Courtesy Wikimedia Commons

Courtesy Wikimedia Commons

At the New York Times, Mark Landler, David Sanger, and Thom Shanker write of President Obama’s decision to strike Syria even though the British Parliament refused to allow Prime Minister Cameron to follow through on his pledge of support.

The decision to proceed without Britain is remarkable. … Even in the Iraq war, Mr. Bush relied on what he called a “coalition of the willing,” led by Britain. Mr. Obama has made clear that this initiative would come from the United States, and that while he welcomed international participation, he was not depending on foreign forces for what would essentially be an operation conducted largely by the United States, from naval vessels off the Syrian coast.

It’s just as well for Obama and Cameron: what could be more humiliating than comparisons with George W. Bush and Tony Blair’s bromance. But, when it comes to those unilateral decisions that Bush held so dear, Obama seems to be surpassing him. In that vein, the United States has rejected Syria’s request to extend U.N. chemical-weapons inspections. As for implicating intelligence, the Times team again:

A critical piece of the intelligence, officials said, is an intercepted telephone call between Syrian military officials, one of whom seems to suggest that the chemical weapons attack was more devastating than was intended. “It sounds like he thinks this was a small operation that got out of control,” one intelligence official said. … Several officials said that the intelligence dossier about the attack also includes evidence of Syrian military units moving chemical munitions into place before the attack was carried out.

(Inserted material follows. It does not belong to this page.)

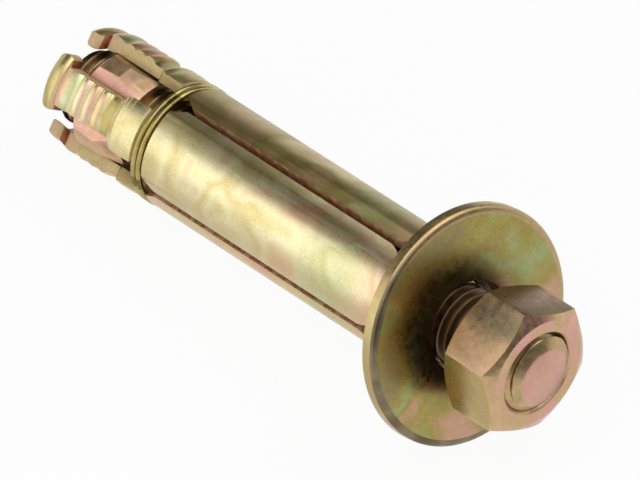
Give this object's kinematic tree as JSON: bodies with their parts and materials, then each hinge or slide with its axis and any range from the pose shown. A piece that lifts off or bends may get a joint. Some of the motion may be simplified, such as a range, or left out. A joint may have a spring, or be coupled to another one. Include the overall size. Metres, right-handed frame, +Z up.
{
  "type": "masonry anchor bolt",
  "caption": "Expanding shield anchor for masonry: slotted steel shield with serrated fingers, threaded stud, cone nut, large washer and hexagon nut.",
  "frame": {"origin": "on the floor under the centre of the box, as the anchor lies at rest on the washer's rim and two fingers", "axes": "+Z up, +X along the anchor towards the hexagon nut, whose end is raised by the washer"},
  "size_m": [0.1272, 0.0472, 0.0457],
  "materials": {
    "stud": "yellow zinc plated",
    "expander": "yellow zinc plated",
    "ferrule": "yellow zinc plated",
    "spring_wire": "spring steel, zinc plated",
    "washer": "yellow zinc plated",
    "nut": "yellow zinc plated",
    "shield": "yellow zinc plated"
  },
  "bodies": {
    "bolt": {"stud": "stud", "expander_nut": "expander"},
    "shield_core": {"ferrule": "ferrule", "retaining_ring": "spring_wire"},
    "washer": {"washer": "washer"},
    "nut": {"hex_nut": "nut"},
    "segment_1": {"shield_segment_1": "shield"},
    "segment_2": {"shield_segment_2": "shield"},
    "segment_3": {"shield_segment_3": "shield"},
    "segment_4": {"shield_segment_4": "shield"}
  },
  "joints": [
    {"name": "shield_slide", "type": "slide", "parent": "bolt", "child": "shield_core", "axis": [-0.9944, 0, -0.106], "range_m": [0, 0.016]},
    {"name": "nut_turn", "type": "hinge", "parent": "shield_core", "child": "nut", "pos_m": [0.03666, 0, 0.02186], "axis": [-0.9944, 0, -0.106], "range_deg": [0, 2880], "deforming": ["retaining_ring"]},
    {"name": "washer_slide", "type": "slide", "parent": "shield_core", "child": "washer", "axis": [0.9944, 0, 0.106], "range_m": [0, 0.002]},
    {"name": "spread_1", "type": "hinge", "parent": "shield_core", "child": "segment_1", "pos_m": [0.03472, -0.00707, 0.02877], "axis": [-0.075, 0.7071, 0.7031], "range_deg": [0, 1.35]},
    {"name": "spread_2", "type": "hinge", "parent": "shield_core", "child": "segment_2", "pos_m": [0.03622, -0.00707, 0.01471], "axis": [-0.075, -0.7071, 0.7031], "range_deg": [0, 1.35]},
    {"name": "spread_3", "type": "hinge", "parent": "shield_core", "child": "segment_3", "pos_m": [0.03622, 0.00707, 0.01471], "axis": [0.075, -0.7071, -0.7031], "range_deg": [0, 1.35]},
    {"name": "spread_4", "type": "hinge", "parent": "shield_core", "child": "segment_4", "pos_m": [0.03472, 0.00707, 0.02877], "axis": [0.075, 0.7071, -0.7031], "range_deg": [0, 1.35]}
  ],
  "couplings": [
    {"joint": "nut_turn", "follows": "shield_slide", "rad_per_m": 3141.6},
    {"joint": "spread_1", "follows": "shield_slide", "rad_per_m": 1.4726},
    {"joint": "spread_2", "follows": "shield_slide", "rad_per_m": 1.4726},
    {"joint": "spread_3", "follows": "shield_slide", "rad_per_m": 1.4726},
    {"joint": "spread_4", "follows": "shield_slide", "rad_per_m": 1.4726}
  ]
}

Why can’t we see that “dossier”? Is it just a case of “Not much to see here, move along”? Or just a reflexive secrecy on the part of the Obama administration equal to or greater than that of the Bush administration? The day before the Times reported:

American officials said Wednesday there was no “smoking gun” that directly links President Bashar al-Assad to the attack, and they tried to lower expectations about the public intelligence presentation. They said it will not contain specific electronic intercepts of communications between Syrian commanders or detailed reporting from spies and sources on the ground.

Anyway writes, John McCreary, the defense intelligence veteran who authors NightWatch for Kforce Government Solutions at Warscapes: “Actual use cannot be inferred from radio intercepts or any other indirect or remotely collected information source.” He also covers some angles you may have not seen elsewhere. For instance:

[The Russians used] a chemical agent in 2002 when Chechen terrorists held more than 800 Russian hostages in a Moscow theater. … that killed 116 people, but enabled 650 to be rescued. The agent is not banned by the Geneva convention on chemical warfare. If the Syrians used such an agent … there would be no international legal justification for attacking Syria based on the Geneva convention.

Also:

… the use of lethal gas is notoriously and inherently dangerous, often depending on the weather and the delivery system. It can blow back, in some instances, for miles. That is why military forces do not use it. [Also there] are no large numbers of people left alive but suffering. … Casualty reports from Syria are precisely opposite of the lethality pattern in a chemical weapon attack.

As if all that shouldn’t give the Obama administration pause before launching an attack, here’s McCreary today (emphasis added):

The rebels have strong motives to internationalize their fight and to manipulate the US into fighting on behalf of Islamists whose colleagues attacked the US in 2001. Some American officials and experts have asserted that the rebels have no chemical weapons. Not even the rebels say that.

What has not been reported nor evaluated are rebel claims, published by Sky News in July 2013 for example, that they have a sarin chemical weapons program and delivery systems.

Regarding a U.S. strike, McCreary from Warscapes again:

… US media have given Syrian forces more than enough warning about an impending action to enable them to protect themselves and their weapons. Leaks about US attack plans represent either monumental incompetence in operational security or a deliberate effort to tip off the Syrians for arcane political purposes.

In either event, the leaks ensure that Syrian military forces will suffer no significant damage from a US attack.

In other words

An attack under these conditions must be considered entertainment for the benefit of the international press instead of a serious military operation.